Versailles Opens Renovated Garden
(AP Online; 04/09/98)

By Christopher Burns, Associated Press Writer

VERSAILLES, France (AP) --- A golden fountain and garden where Louis XIV held his soirees nearly three centuries ago opened to the public at the Château de Versailles on Thursday, part of an effort to boost sagging attendance at the famed tourist attraction.

For the first time in about 250 years, the golden fountain of Encelade, the god of giants struggling under a pile of stones, sprang to life as French Culture Minister Catherine Trautmann and other officials watched in delight. Also opened at the chateau outside Paris were five newly renovated rooms once used by princes and princesses that had been closed since World War II because of lack of funds.

Officials hope the new attractions will draw more visitors to one of France's top tourist sites. Attendance is about 9 million people a year, but the number has declined slightly in recent years.

The 300-year-old Bosquet de l'Encelade, a manicured, circular garden surrounded by an elaborate trellis and nestled in the woods surrounding the château, showed "the wild side of a king who knew how to have fun," Trautmann said at the ceremony. Architect Pierre-Marie Lablaude, who oversaw the three-year project, said the garden was inspired by pleasure, merrymaking and dance.

As Louis XIV became older, he allowed the garden to fall into disrepair, Lablaude said. Pillaging after the French Revolution and a violent storm in 1990 further damaged the garden and snapped hundreds of trees in the château's sprawling woods.
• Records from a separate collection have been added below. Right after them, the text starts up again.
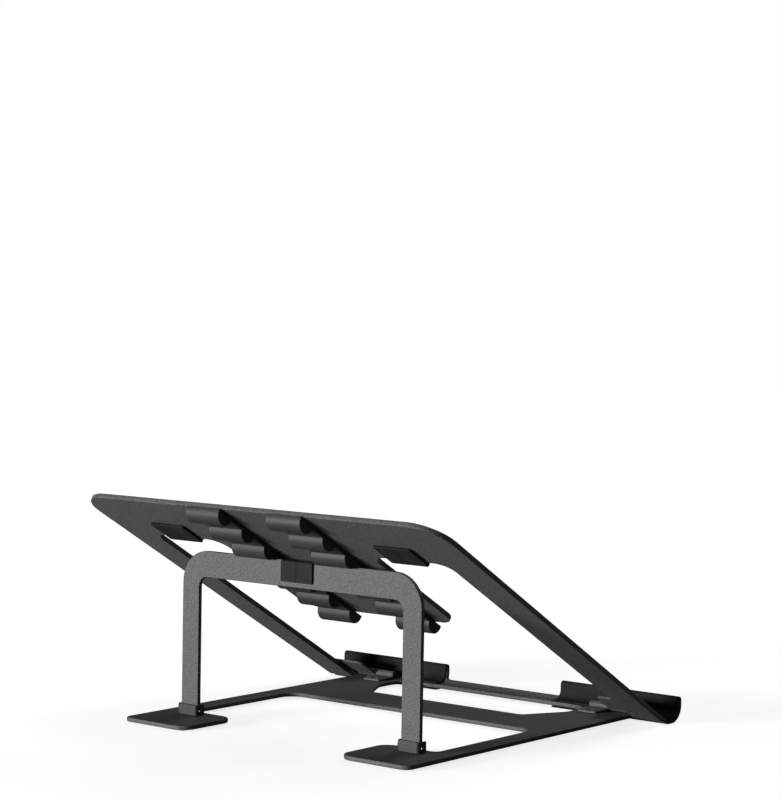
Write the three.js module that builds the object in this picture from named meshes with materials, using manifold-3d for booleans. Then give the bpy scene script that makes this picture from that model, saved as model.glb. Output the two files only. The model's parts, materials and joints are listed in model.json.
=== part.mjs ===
// Folding laptop stand: a flat base frame, a tilting tray frame and a U-shaped prop
// bracket whose top bar drops into one of the notches of two racks under the tray.
// Units are millimetres, +Z is up, +X is the user's right and -Y is the user's side.
import * as THREE from 'three';
import { mergeVertices } from 'three/addons/utils/BufferGeometryUtils.js';
import Module from 'manifold-3d';

const wasm = await Module();
wasm.setup();

// ---- Driving dimensions -------------------------------------------------------------
const GAP = 0.3;                    // air left between touching pieces
const SHEET_EDGE = 0.35;            // chamfer on the edges of the steel plates

const PAD_HEIGHT = 0.8;             // anti-slip pads under the base
const BASE_BOTTOM = PAD_HEIGHT + GAP;
const BASE_THICK = 2.5;
const BASE_TOP = BASE_BOTTOM + BASE_THICK;
const BASE_OUTER = 105;             // half width over the base's side arms
const BASE_INNER = 91.9;            // half width between the side arms
const FOOT_INNER = 56.7;            // the rear feet widen inward to here
const FOOT_REAR = 31;
const FOOT_FRONT = -10.7;
const CROSS_REAR = -102;          // front cross plate, rear edge
const SLOT_REAR = -137;
const SLOT_FRONT = -187;
const SLOT_REAR_HALF = 57.5;
const SLOT_FRONT_HALF = 72;
const FRONT_BAR_REAR = -183.9;      // rear edge of the wide front bar, beside the arms
const FRONT_HALF = 127.6;           // half width of the front bar and its lips

const LIP_START = -191.5;           // where the front edge starts to curl up
const LIP_OUTER_RADIUS = 8.5;
const LIP_TOP = 14;                 // height of the two laptop stops
const LIP_INNER_END = 44;           // the stops begin this far from the middle
const LIP_LOW_TOP = 5.4;            // height of the low edge between the stops
const SLEEVE_REAR = -187;

const TRAY_ANGLE = THREE.MathUtils.degToRad(29.74);
const TRAY_FOOT_Y = -179.3;         // the tray's lower face meets this line ...
const TRAY_FOOT_Z = 3.0;            // ... at this height
const TRAY_THICK = 3;
const TRAY_REAR_HALF = 131.1;       // the tray narrows a little towards the front
const TRAY_FRONT_HALF = 127.8;
const TRAY_ARM_INNER = 107.9;
const TRAY_FRONT = -2.5;            // along the slope, from the foot line
const TRAY_REAR = 258.2;
const WINDOW_REAR = 211;            // front edge of the tray's rear cross member
const TONGUE_HALF = 55.9;
const TONGUE_FRONT = 121;

const TOOTH_COUNT = 7;
const TOOTH_PITCH = 21.9;
const TOOTH_HALF = 6.2;             // half the length of a tooth along the slope
const TOOTH_DEPTH = 7.3;
const FIRST_TOOTH = 253.4;          // middle of the rearmost tooth, along the slope
const RACK_INNER = 17.2;
const RACK_OUTER = 42;
const RAIL_THICK = 2.2;

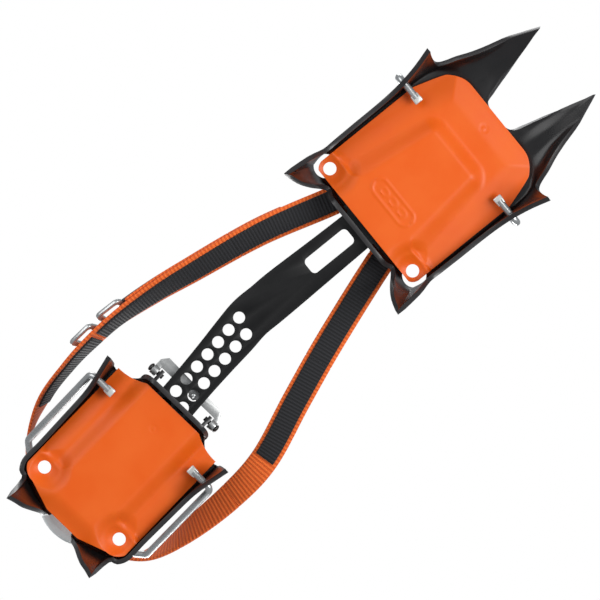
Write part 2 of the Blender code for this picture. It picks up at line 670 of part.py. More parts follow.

Officials refused to say how much the renovations cost, but said the French futures exchange donated about half the funding for the garden. The ministry's director of architecture, François Barre, said he was in contact with a possible American donor to repair other gardens inside the chateau's park as part of a larger program to restore the park. He did not elaborate.

The first major American benefactor was a young soldier who after World War I decided to save Versailles from decay, millionaire John D. Rockefeller.